The pump mode in the vertical cavity must satisfy the resonance condition, that is, the pump light at any position in the cavity should have the same phase (coherence) as the reflected pump light. Thus, the thickness of Er-based films is optimized to an integral multiple of the half wavelength (980 nm/2 = 490 nm) based on the pump resonance condition. The pump has a standing wave in the vertical DBR cavity, and the light intensity is periodically distributed in the cavity. Therefore, the gain layer can also be designed periodically, following the position with strong and weak pump intensity in the cavity, to ensure the best use of the pump intensity. Figure 10 depicts the standing wave of the pump light in the vertical DBR cavity. The Er gain layer will not play a good role in amplification because of weak pump intensity in the troughs. Thus, low-loss silicon nitride layers are added in these positions. These layers reduce the transmission loss of the film without reducing the gain.

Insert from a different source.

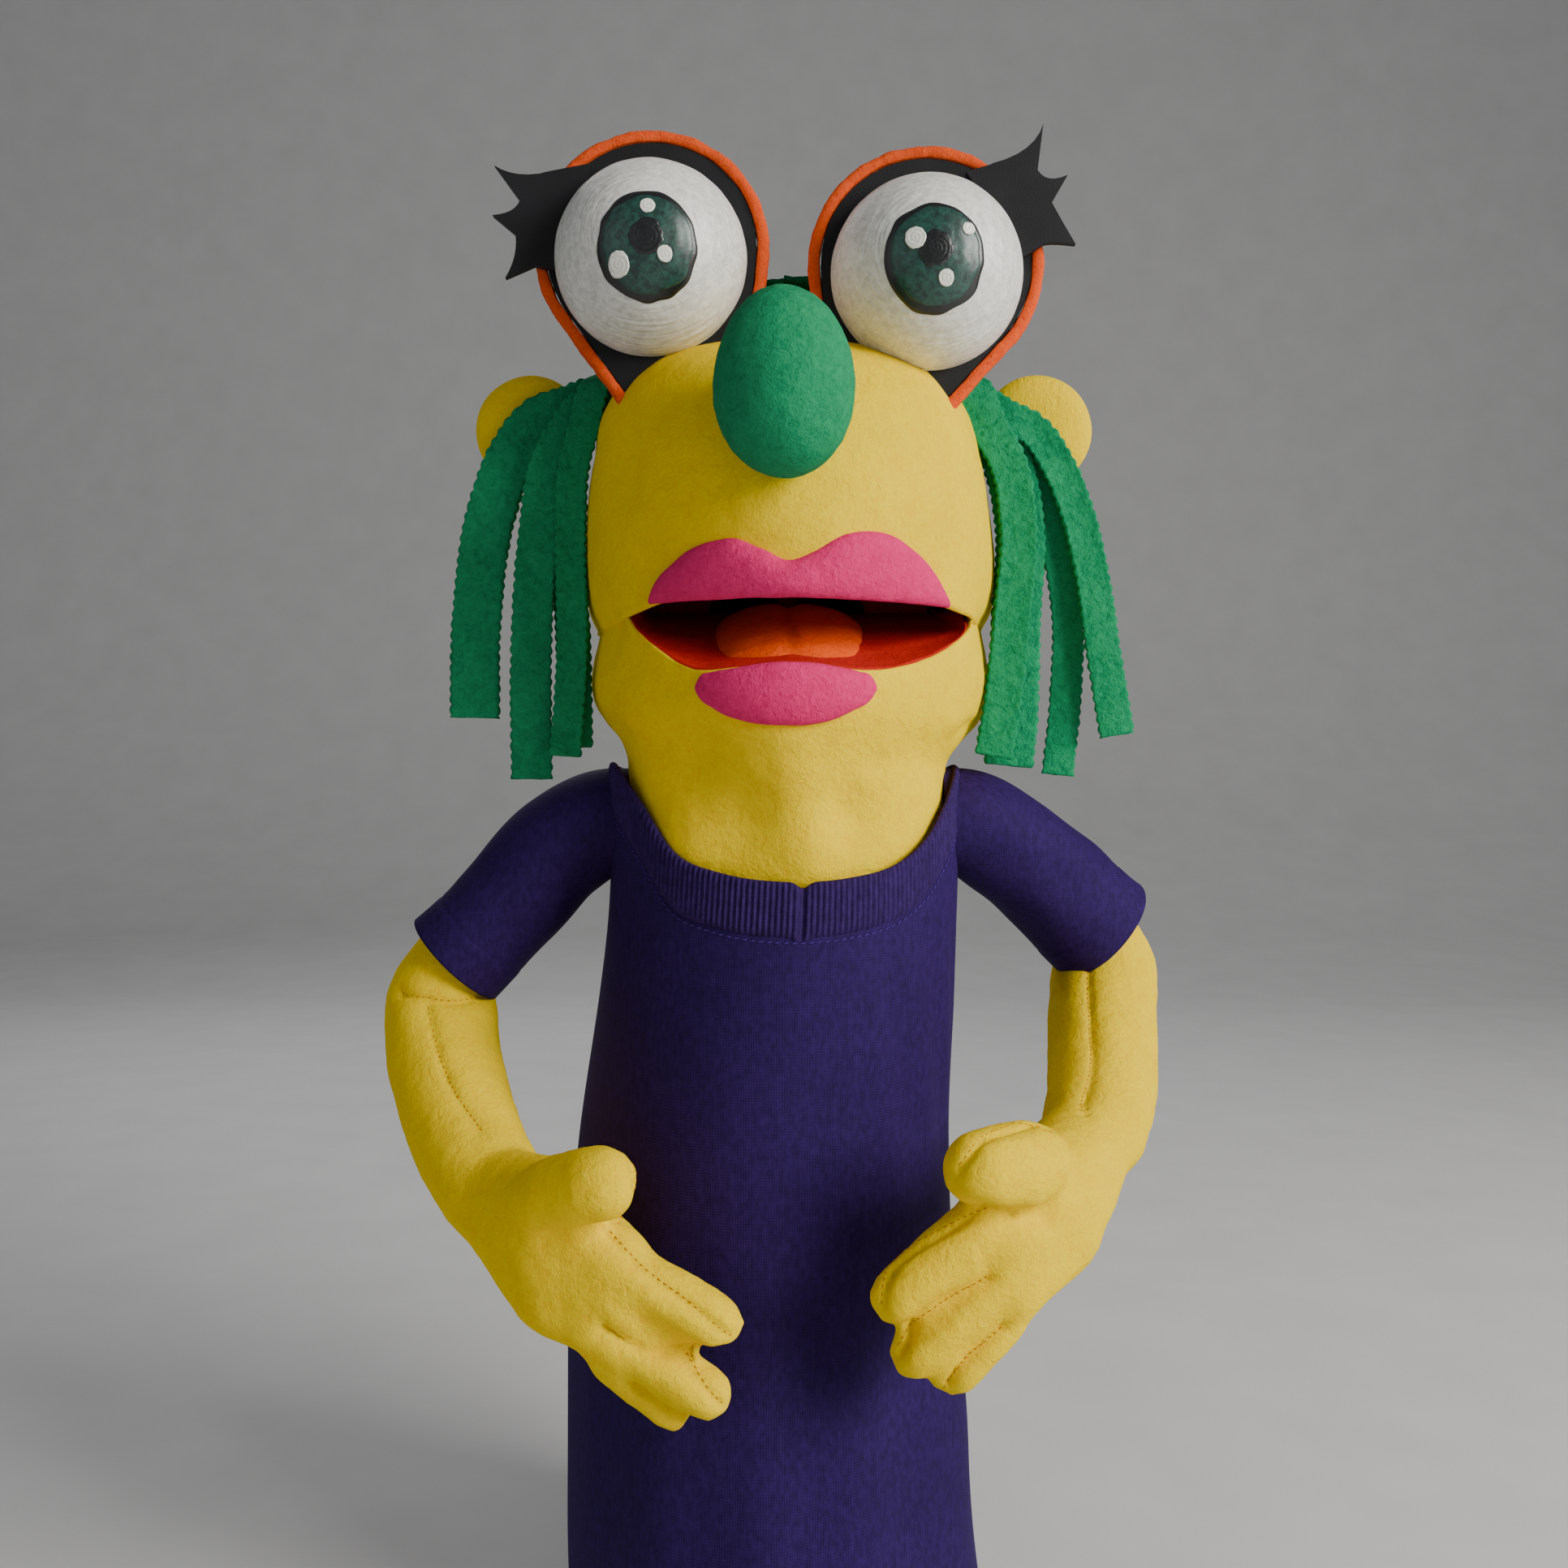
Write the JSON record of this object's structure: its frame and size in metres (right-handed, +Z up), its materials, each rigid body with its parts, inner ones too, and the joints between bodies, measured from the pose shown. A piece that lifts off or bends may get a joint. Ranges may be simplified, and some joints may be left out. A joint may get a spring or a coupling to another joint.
{
  "type": "moving mouth puppet",
  "caption": "Fleece hand puppet with a hinged mouth, ball eyes on foam plates, egg nose, strip hair and stuffed, wired arms in a T-shirt.",
  "frame": {"origin": "centre of the arm opening, in the plane of the hem", "axes": "+Z up along the body sleeve, the face looks along -Y, +X is the puppet's own left"},
  "size_m": [0.2616, 0.1815, 0.4853],
  "materials": {
    "yellow_fleece": "brushed fleece",
    "purple_jersey": "fine knit jersey",
    "purple_rib": "ribbed knit",
    "foam": "open-cell foam",
    "green_fleece": "brushed fleece",
    "pink_fleece": "brushed fleece",
    "red_lining": "felt",
    "black_felt": "felt",
    "orange_fleece": "brushed fleece",
    "orange_felt": "felt strip",
    "black_foam": "craft foam sheet",
    "eye_paint": "brush-painted, satin varnish",
    "board": "stiff board",
    "elastic": "woven elastic",
    "wire": "soft bendable wire"
  },
  "bodies": {
    "torso": {"body_sleeve": "yellow_fleece", "shirt_body": "purple_jersey", "shirt_collar": "purple_rib", "shirt_hem": "purple_jersey"},
    "neck": {"neck_ring": "foam"},
    "head": {"neck_skin": "yellow_fleece", "head_foam": "foam", "head_skin": "yellow_fleece", "mouth_board_upper": "board", "mouth_lining_upper": "red_lining", "throat_patch": "black_felt", "mouth_hinge_tape": "red_lining", "finger_strap": "elastic", "lip_upper": "pink_fleece", "nose_foam": "foam", "nose_cover": "green_fleece", "eye_plate_left": "black_foam", "eye_plate_right": "black_foam", "eye_rim_left": "orange_felt", "eye_rim_right": "orange_felt", "eye_left": "eye_paint", "eye_right": "eye_paint", "lash_left": "black_foam", "lash_right": "black_foam", "ear_left": "yellow_fleece", "ear_right": "yellow_fleece", "hair_crown": "green_fleece"},
    "jaw": {"mouth_board_lower": "board", "mouth_lining_lower": "red_lining", "tongue": "orange_fleece", "lip_lower": "pink_fleece", "jaw_foam": "foam", "jaw_skin": "yellow_fleece", "thumb_strap": "elastic"},
    "hair_left": {"hair_left_inner": "green_fleece", "hair_left_middle": "green_fleece", "hair_left_outer": "green_fleece", "hair_left_back": "green_fleece"},
    "hair_right": {"hair_right_inner": "green_fleece", "hair_right_middle": "green_fleece", "hair_right_outer": "green_fleece", "hair_right_back": "green_fleece"},
    "sleeve_left": {"sleeve_left": "purple_jersey", "sleeve_hem_left": "purple_jersey"},
    "upper_arm_left": {"upper_arm_left": "yellow_fleece", "upper_wire_left": "wire"},
    "forearm_left": {"forearm_left": "yellow_fleece", "fore_wire_left": "wire"},
    "hand_left": {"hand_left": "yellow_fleece"},
    "sleeve_right": {"sleeve_right": "purple_jersey", "sleeve_hem_right": "purple_jersey"},
    "upper_arm_right": {"upper_arm_right": "yellow_fleece", "upper_wire_right": "wire"},
    "forearm_right": {"forearm_right": "yellow_fleece", "fore_wire_right": "wire"},
    "hand_right": {"hand_right": "yellow_fleece"}
  },
  "joints": [
    {"name": "head_turn", "type": "hinge", "parent": "torso", "child": "neck", "pos_m": [0, 0, 0.262], "axis": [0, 0, 1], "range_deg": [-25, 25]},
    {"name": "head_nod", "type": "hinge", "parent": "neck", "child": "head", "pos_m": [0, 0, 0.262], "axis": [1, 0, 0], "range_deg": [-10, 8]},
    {"name": "jaw_open", "type": "hinge", "parent": "head", "child": "jaw", "pos_m": [0, 0.02, 0.34], "axis": [1, 0, 0], "range_deg": [-13, 12]},
    {"name": "hair_left_swing", "type": "hinge", "parent": "head", "child": "hair_left", "pos_m": [0.078, -0.005, 0.4], "axis": [0, -1, 0], "range_deg": [0, 30]},
    {"name": "hair_right_swing", "type": "hinge", "parent": "head", "child": "hair_right", "pos_m": [-0.078, -0.005, 0.4], "axis": [0, 1, 0], "range_deg": [0, 30]},
    {"name": "shoulder_left_lift", "type": "hinge", "parent": "torso", "child": "sleeve_left", "pos_m": [0.06, 0, 0.284], "axis": [0, -1, 0], "range_deg": [-4, 30]},
    {"name": "arm_left_roll", "type": "hinge", "parent": "sleeve_left", "child": "upper_arm_left", "pos_m": [0.112, 0.028, 0.215], "axis": [-0.6595, -0.3847, 0.6458], "range_deg": [0, 35]},
    {"name": "elbow_left_bend", "type": "hinge", "parent": "upper_arm_left", "child": "forearm_left", "pos_m": [0.112, 0.028, 0.215], "axis": [-0.7316, 0.5258, -0.4339], "range_deg": [-45, 3]},
    {"name": "wrist_left_bend", "type": "hinge", "parent": "forearm_left", "child": "hand_left", "pos_m": [0.097, -0.03, 0.17], "axis": [-0.5656, 0.5919, -0.5743], "range_deg": [-25, 8]},
    {"name": "shoulder_right_lift", "type": "hinge", "parent": "torso", "child": "sleeve_right", "pos_m": [-0.06, 0, 0.284], "axis": [0, 1, 0], "range_deg": [-4, 30]},
    {"name": "arm_right_roll", "type": "hinge", "parent": "sleeve_right", "child": "upper_arm_right", "pos_m": [-0.113, 0.002, 0.211], "axis": [-0.6925, 0.0283, -0.7208], "range_deg": [0, 35]},
    {"name": "elbow_right_bend", "type": "hinge", "parent": "upper_arm_right", "child": "forearm_right", "pos_m": [-0.113, 0.002, 0.211], "axis": [-0.4814, -0.7623, 0.4326], "range_deg": [-45, 3]},
    {"name": "wrist_right_bend", "type": "hinge", "parent": "forearm_right", "child": "hand_right", "pos_m": [-0.088, -0.045, 0.156], "axis": [-0.5973, -0.7233, 0.3466], "range_deg": [-25, 8]}
  ]
}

In addition, although the resonant wavelength of the proposed vertical cavity is depended on the thickness of the different embedded between the DBRs, the large reflectance bandwidths of the top and bottom reflectors result in a high tolerance to variations of their position.

 figure: Fig. 10.

Fig. 10. Design of the periodical gain layer: based on the standing wave effect of the pump intensity in the vertical DBR cavity.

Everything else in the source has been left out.